Problem:
$f(x) = (x-1)(x-3)(x-5)$ intersects the x axis at $A(1,0)$, $B(3,0)$ and $C(5,0)$. A point $P(t,f(t))$ is selected on the curve such that $PB+PC$ is maximum and $t \in (3,5).$ Let $PX$ be tangent to $f(x)$ at $P$, then find $∠XPC$ + $∠XPB$.
My attempt:
Other than brute force (which I'm not sure will even work out in this case), all I can notice is that $PB + PC$ can be taken to be a constant $K$. Then we can say that $B$ and $C$ are the focii of an ellipse of having $a=K/2$ and $P$ is a point on that ellipse. However, I don't know how this helps me either.

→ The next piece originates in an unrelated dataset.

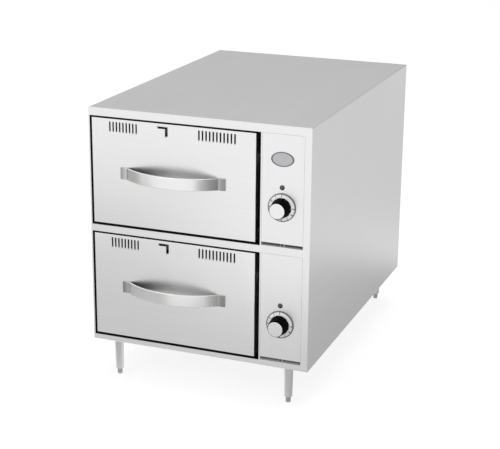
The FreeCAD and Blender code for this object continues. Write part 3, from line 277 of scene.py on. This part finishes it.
ALONG_WIDTH = (6, 700, 700)
ALONG_DEPTH = (700, 6, 700)
UPRIGHT = (700, 700, 6)
DRAW_LINES = (260, 260, 9)

GRAIN_CONTRAST = 0.06
GRAIN_DEPTH = 0.00002
GRAIN_ROUGHNESS = 0.07
SCUFF_ROUGHNESS = 0.08

UNPOLISHED = (0.8, 0.8, 0.8)
UNPOLISHED_FROM = 0.139
UNPOLISHED_EDGE = 0.0005
UNPOLISHED_METALLIC = 0.15
UNPOLISHED_ROUGHNESS = 0.25

MOULD_SPECK = 320.0
MOULD_GRAIN = 8
MOULD_DEPTH = 0.00005

DISC_RINGS = (0.3, 0.3, 0.3)
DISC_EDGE = (0.18, 0.18, 0.185)
DISC_EDGE_FADE = 0.0002

PAN_DARK = (0.66, 0.66, 0.66)
PAN_LIGHT = (0.76, 0.76, 0.76)
HEATED_BLUE = (0.16, 0.15, 0.16)
HEATED_STRAW = (0.34, 0.30, 0.25)
BADGE_DARK = (0.42, 0.42, 0.43)
BADGE_LIGHT = (0.54, 0.54, 0.55)
BADGE_RIM = (0.16, 0.16, 0.165)
BADGE_RIM_FROM = 0.86
BADGE_RIM_TO = 0.9


def brushed_steel(name, grain, colour, roughness, dull=None, tint=None):
    """Brushed stainless sheet whose grain runs along one axis. Behind the front by dull metres
    it is left unpolished beside the control column; tint gives masks and the shade that each
    darkens it to, painted shade as on a handle's ends and inner side."""
    shader = Shader(name)
    streaks = shader.group("brushed grain", Vector=shader.place(grain), Streak_Scale=1.0)
    streaks = streaks.outputs["Grain"]
    handled = shader.group("handling", Vector=shader.place(), Cloud_Scale=5.0, Scuff_Scale=90.0)
    dark = [value * (1 - GRAIN_CONTRAST) for value in colour]
    light = [min(value * (1 + GRAIN_CONTRAST), 1) for value in colour]
    tone = shader.tint(streaks, dark, light)
    rough = shader.math(
        "ADD",
        shader.spread(streaks, roughness - GRAIN_ROUGHNESS, roughness + GRAIN_ROUGHNESS),
        shader.spread(handled.outputs["Clouds"], -0.04, 0.05),
    )
    scuffed = shader.math("MULTIPLY", handled.outputs["Scuffs"], SCUFF_ROUGHNESS)
    rough = shader.math("ADD", rough, scuffed)
    for mask, shade in tint(shader) if tint else ():
        tone = shader.fade(mask, tone, [value * shade for value in colour])
    if dull is None:
        shader.plain(Metallic=1.0)
    else:
        edge = FRONT_Y + dull
        behind = shader.coordinate("Y", edge, edge + UNPOLISHED_EDGE)
        beside = shader.coordinate("X", UNPOLISHED_FROM, UNPOLISHED_FROM + TINY)
        inside = shader.math("MULTIPLY", behind, beside)
        tone = shader.fade(inside, tone, UNPOLISHED)
        rough = shader.math("ADD", rough, shader.math("MULTIPLY", inside, UNPOLISHED_ROUGHNESS))
        shader.feed("Metallic", shader.spread(inside, 1.0, UNPOLISHED_METALLIC))
    shader.feed("Base Color", tone)
    shader.feed("Roughness", rough)
    shader.bump(streaks, GRAIN_DEPTH, 0.5)
    return shader.material


def drawn_steel(name):
    """Bright deep-drawn sheet of a food pan, with faint vertical draw lines."""
    shader = Shader(name)
    shader.plain(Metallic=1.0)
    lines = shader.group("brushed grain", Vector=shader.place(DRAW_LINES), Streak_Scale=1.0)
    handled = shader.group("handling", Vector=shader.place(), Cloud_Scale=9.0, Scuff_Scale=160.0)
    shader.feed("Base Color", shader.tint(lines.outputs["Grain"], PAN_DARK, PAN_LIGHT))
    shader.feed("Roughness", shader.spread(handled.outputs["Clouds"], 0.2, 0.36))
    shader.bump(lines.outputs["Grain"], GRAIN_DEPTH, 0.3)
    return shader.material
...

Any help with my approach/an alternative approach to the question is appreciated.
Sketch of the solution:
Consider ellipse $\cal E$ with foci $B$ and $C$ which is tangent to the graph of $f$. Observe that the point of tangency is the point $P$. Indeed, each point $Q(s, f(s))$ lies inside the ellipse $\cal E$ which means that $QB+QC\le PB+PC$.
The tangent $\ell$ to the graph of $f$ at point $P$ is tangent to the ellipse $\cal E$. But this means that $\ell$ is bisector of exterior angle $BPC$ (this is well-known fact about ellipses). Using this fact, easy angle calculation gives $\angle XPC + \angle XPB = 180^\circ$.